Der Baustopp war verhängt worden, da die vom Staudammbau betroffenen indigenen Gruppen vor Baubeginn nicht angemessen angehört worden waren. Eine solche Beratung fordere aber die brasilianische Verfassung und sie müsse von Brasilien nach der Ratifizierung der ILO-Konvention 169 anberaumt werden, wie das Gericht im August entschieden hatte. Dies sah der vorsitzende Richter am Obersten Gerichtshof am Montag in Brasília anders. Seine Vorgängerin am Obersten Gerichtshof, Ministerin Ellen Gracie, hätte 2007 selbst das Vorgehen zur Befragung der Indigenen festgelegt. Sie habe aus "öffentlichen Erwägungen heraus" dem Nationalkongress zugestanden, eine Entscheidung über den Bau des Staudammes Belo Monte vor der Befragung der betroffenen Indigenen zu treffen.

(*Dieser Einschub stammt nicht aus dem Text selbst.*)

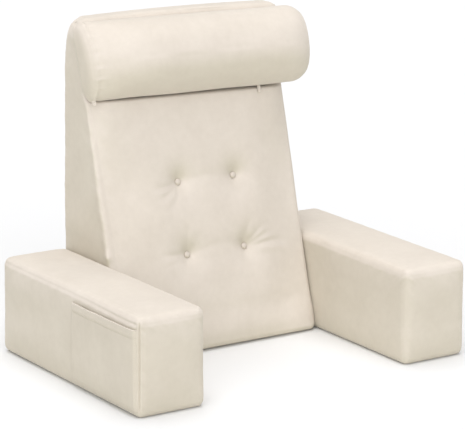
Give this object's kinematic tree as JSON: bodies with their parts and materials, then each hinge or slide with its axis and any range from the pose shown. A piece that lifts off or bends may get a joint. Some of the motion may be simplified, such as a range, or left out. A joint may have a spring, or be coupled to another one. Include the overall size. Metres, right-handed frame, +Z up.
{
  "type": "reading pillow",
  "caption": "Upholstered reading pillow: a leaning wedge backrest with tufting buttons between two block arms, with a neck roll at the top and a side pocket.",
  "frame": {"origin": "on the floor, below the middle of the whole pillow's box", "axes": "+X to the right of someone who looks at the front, +Y to the rear, +Z up; the reader faces -Y"},
  "size_m": [0.7092, 0.486, 0.6045],
  "materials": {
    "cover": "matte brushed microfibre, cream"
  },
  "bodies": {
    "root": {"backrest": "cover", "arm_left": "cover", "arm_right": "cover", "neck_roll": "cover", "pocket": "cover", "button_upper_left": "cover", "button_upper_right": "cover", "button_lower_left": "cover", "button_lower_right": "cover", "tab_left": "cover", "tab_right": "cover"}
  },
  "joints": []
}
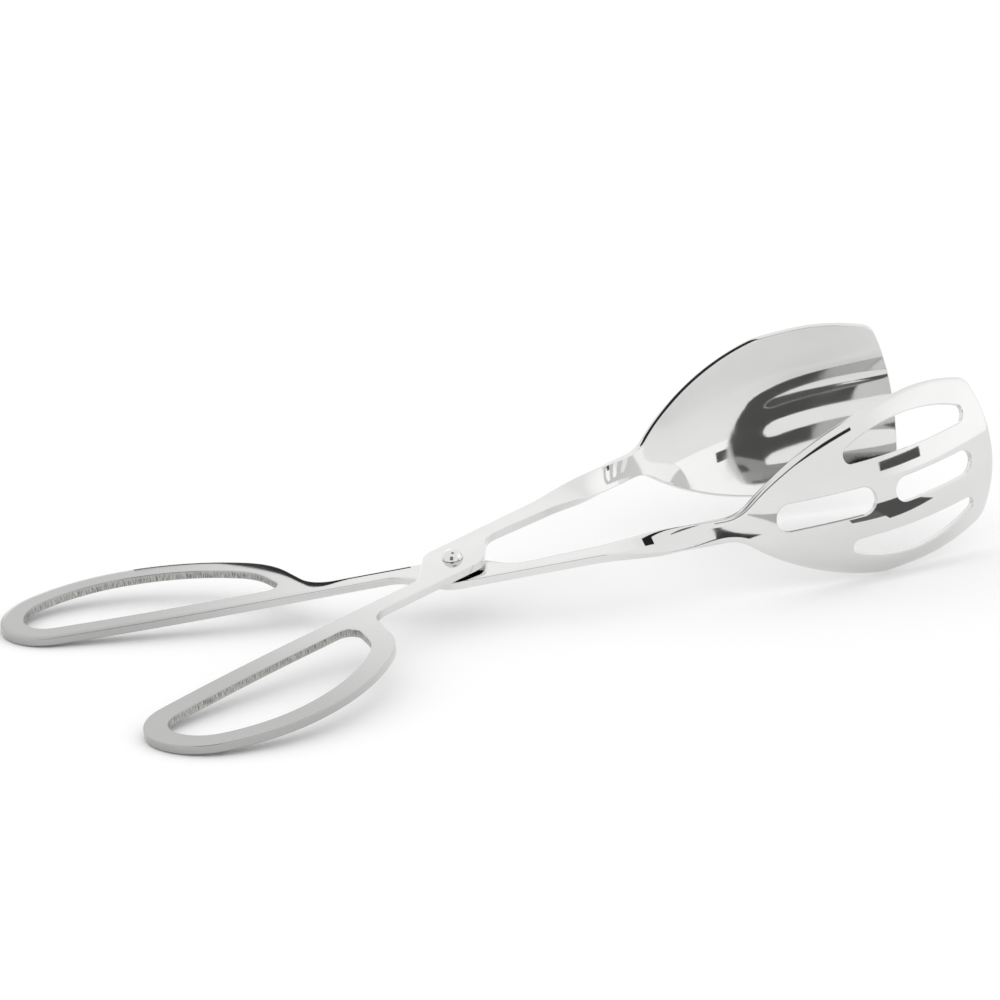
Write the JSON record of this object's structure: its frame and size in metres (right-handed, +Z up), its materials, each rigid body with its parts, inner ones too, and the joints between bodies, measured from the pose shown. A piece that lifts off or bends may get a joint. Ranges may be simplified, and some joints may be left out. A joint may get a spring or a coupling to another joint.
{
  "type": "scissor serving tongs",
  "caption": "Polished steel scissor serving tongs with finger loops, a riveted pivot, a solid cupped blade and a slotted cupped blade.",
  "frame": {"origin": "middle of the bounding box at the table surface that the tongs rest on", "axes": "+X from the finger loops towards the blades along the tongs, +Y towards the lower lever's finger loop side, +Z up"},
  "size_m": [0.2626, 0.1298, 0.0539],
  "materials": {
    "polished_steel": "polished stainless steel, satin on the finger loops",
    "rivet_steel": "polished stainless steel",
    "washer_steel": "plain stainless steel"
  },
  "bodies": {
    "lower_lever": {"lower_lever_slotted_blade": "polished_steel", "pivot_rivet": "rivet_steel", "spacer_washer": "washer_steel"},
    "upper_lever": {"upper_lever_solid_blade": "polished_steel"}
  },
  "joints": [
    {"name": "rivet_hinge", "type": "hinge", "parent": "lower_lever", "child": "upper_lever", "pos_m": [-0.02161, -0.00031, 0.01354], "axis": [-0.112, -0.0328, 0.9932], "range_deg": [-16, 110]}
  ]
}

Am Montag hatten sich während der Sitzung des Obersten Gerichtshofs vor dem Gebäude Dutzende Indigene zusammengefunden, um friedlich für den Baustopp zu demonstrieren. Dabei hielten sie Schilder mit der Aufschrift "Belo Monte: Nein!" in die Höhe.

Belo Monte soll das drittgrößte Wasserkraftwerk der Welt werden. Über 20.000 Menschen sind von Vertreibungen betroffen. Umweltzerstörung, Artenverlust, Menschenrechtsverletzungen und die Ausbreitung von Armut und Krankheiten seien weitere Folgen, sagen Kritiker. Für den Stausee wird Regenwald geflutet und große Mengen von Treibhausgasen werden freigesetzt. Indigene Fischergemeinschaften sind durch den Verlust ihrer Nahrungsquelle und Transportwege bedroht.

Belo Monte wird von dem brasilianischen Konsortium Norte Energia gebaut. An dem Projekt sind auch eine Reihe europäischer Konzerne beteiligt. Während Daimler die LKW für das Bauprojekt liefert, ist das Familienunternehmen Voith über das Joint-Venture mit Siemens, Voith Hydro, Teil des europäischen Konsortiums, das die elektromechanische Ausrüstung für den Belo-Monte-Staudamm liefern wird. Allein das Auftragsvolumen für Voith Hydro liegt bei rund 443 Millionen Euro. Die französische Alstom ist ebenso wie die österreichische Andritz AG Teil dieses Konsortiums. Die Münchener Rück hat 25 Prozent der Rückversicherung an Belo Monte übernommen und erhält dafür rund 40 Millionen Reais an Prämien über einen Zeitraum von vier Jahren.